I'll just give you the first line, which tells everything: "Unlike the rest of you, I cheerfully admit to my own utter selfishness. I am self-made, self-absorbed, self-serving, self-referential, even self-deprecating, in a charming sort of way. In short, I am all the selfs except selfless. Yet every so often, I run across a force of nature that shakes my sublime self-centeredness to its very roots. Something that tears through the landscape like a tornado, leaving nothing but ruin and reexamination in its wake. Something like Bob."

This is a sordidly fascinating story, compellingly told (as usual) with wit, drama, and a delightfully fluid sense of morality. There really is no one quite like Victor Carl, and Dr. Bob is one of the most intriguing supporting characters ever to inhabit a legal thriller. Great fun and a wonderful antidote to the high seriousness of too many legal thrillers. Booklist (Starred Review)

This story involves a museum like the Barnes in Philadelphia, and an art heist, like happened at the Isabella Stewart Gardner Museum in Boston, and a stolen Rembrandt. But it starts with a tattoo on Victor's chest that he doesn't remember getting.
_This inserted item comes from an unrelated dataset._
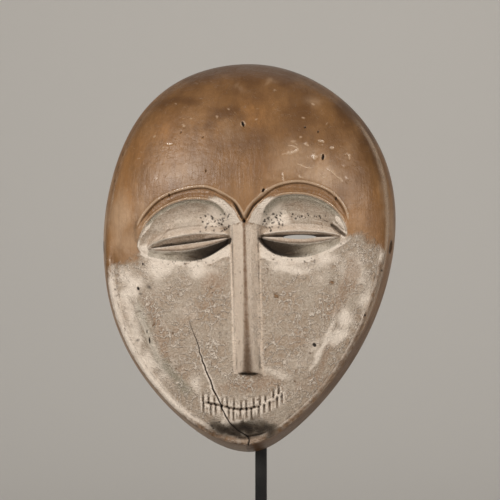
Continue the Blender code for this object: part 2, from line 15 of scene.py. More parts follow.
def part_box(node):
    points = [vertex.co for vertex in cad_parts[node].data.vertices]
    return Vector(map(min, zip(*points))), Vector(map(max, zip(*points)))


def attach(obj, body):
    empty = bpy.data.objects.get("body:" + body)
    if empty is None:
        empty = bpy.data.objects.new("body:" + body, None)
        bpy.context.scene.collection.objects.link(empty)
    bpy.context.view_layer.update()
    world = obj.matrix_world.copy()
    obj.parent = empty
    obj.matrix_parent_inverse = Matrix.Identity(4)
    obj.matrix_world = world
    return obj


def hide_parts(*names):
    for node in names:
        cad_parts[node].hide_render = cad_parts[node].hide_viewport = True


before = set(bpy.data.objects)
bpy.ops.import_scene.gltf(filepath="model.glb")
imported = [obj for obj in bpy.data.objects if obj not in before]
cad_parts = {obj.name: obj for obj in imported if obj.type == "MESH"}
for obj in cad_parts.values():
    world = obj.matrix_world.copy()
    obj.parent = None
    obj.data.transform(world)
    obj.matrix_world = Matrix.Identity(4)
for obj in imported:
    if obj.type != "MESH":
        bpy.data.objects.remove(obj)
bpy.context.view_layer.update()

bl_info = {
    "name": "Carved mask on a stand",
    "version": (1, 0, 0),
    "blender": (4, 5, 0),
    "location": "3D View > Sidebar > Mask",
    "description": "Carves and paints a wooden face mask and sets it on its steel stand",
    "category": "Object",
}

MM = 0.001

BACK_RIM_Y = 22.0
MASK_HEIGHT = 220.6
CHIN_ABOVE_TABLE = 95.0
HALF_HEIGHT = MASK_HEIGHT / 2
MASK_MIDDLE_Z = CHIN_ABOVE_TABLE + HALF_HEIGHT

# The egg outline: each side's half width is a taper in z / HALF_HEIGHT, times an ellipse
LEFT_TAPER = (83.2, 3.2, -1.8, 16.9)
RIGHT_TAPER = (81.5, 18.2, -2.9, 3.3, -9.6)
WALL_LEAN_LOW, WALL_LEAN_TOP = 0.046, 0.030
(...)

He wonders about the woman who's name is on the tattoo. Is she a huge mistake or the great love of his life. So of course he has to find out. At one point, an old woman says to Victor, "You're a regular Sammy Glick, aren't you?" In order to find out whether that's a compliment or an insult, Victor has to read one of my favorite novels, "What Makes Sammy Run?" by Budd Schulberg. You tell me.

Unlike many legal-thriller writers, who present their protagonists as righteous heroes, Lashner thoroughly enjoys exploring the darker, seamier, grungier side of his lead character, and here he peels back a few more of Victor's layers. Booklist

This one is a romance. A lost love reenters Victor's life. There are dead bodies, too. In these kind of books there usually are. But in this one, the language is a bit different. More hardboiled. Victor is channeling Dashiell Hammett, my favorite crime writer. He doesn't do it as well, who can, but he tries. If you haven't read Hammett you can start with the "Maltese Falcon". You should also try "Red Harvest." Not as famous, no Bogart film attached, and written as a serial, but it might be the most influential book of the Twentieth Century. Every spaghetti western, every fifties television show, "The Seven Samurai", "The Stranger", are all children of "Red Harvest". The book got around. The good ones usually do.

It is so easy to write a mystery or thriller that means little or nothing, that leaves no lasting impression in the reader’s mind. Therefore, it’s particularly delightful when someone such as William Lashner steps up to bat and blasts one clear out of the park, as he does with A Killer’s Kiss.

Cameron Hughes, January Magazine

In my last Victor Carl novel, our boy Victor hits rock bottom, working as a bagman for some congressman with issues. With this book I think Victor finally sees the breadth of his code of honor and what it forbids from him. Things like being a bagman for some congressman with issues. My favorite parts are the bagmen meetings at an old style restaurant in Center City. It's there that he learns the secrets of the Sazerac. The recipe is in the book, but I had to go down to New Orleans to check it out for myself. With a plate of fried oysters it is that legendary perfect thing. Why would I ever drink anything else?

If they gave a Pulitzer Prize for snappy dialogue, William Lashner would be a betting favorite every time…Lashner has a talent for creating memorable characters—or maybe caricatures would be a better word. Either way, they’re a lot of fun. He introduces Victor to a group of bagmen who in another era would have done Damon Runyan proud…So sad to read about in the paper, so much fun to read about in Bagmen.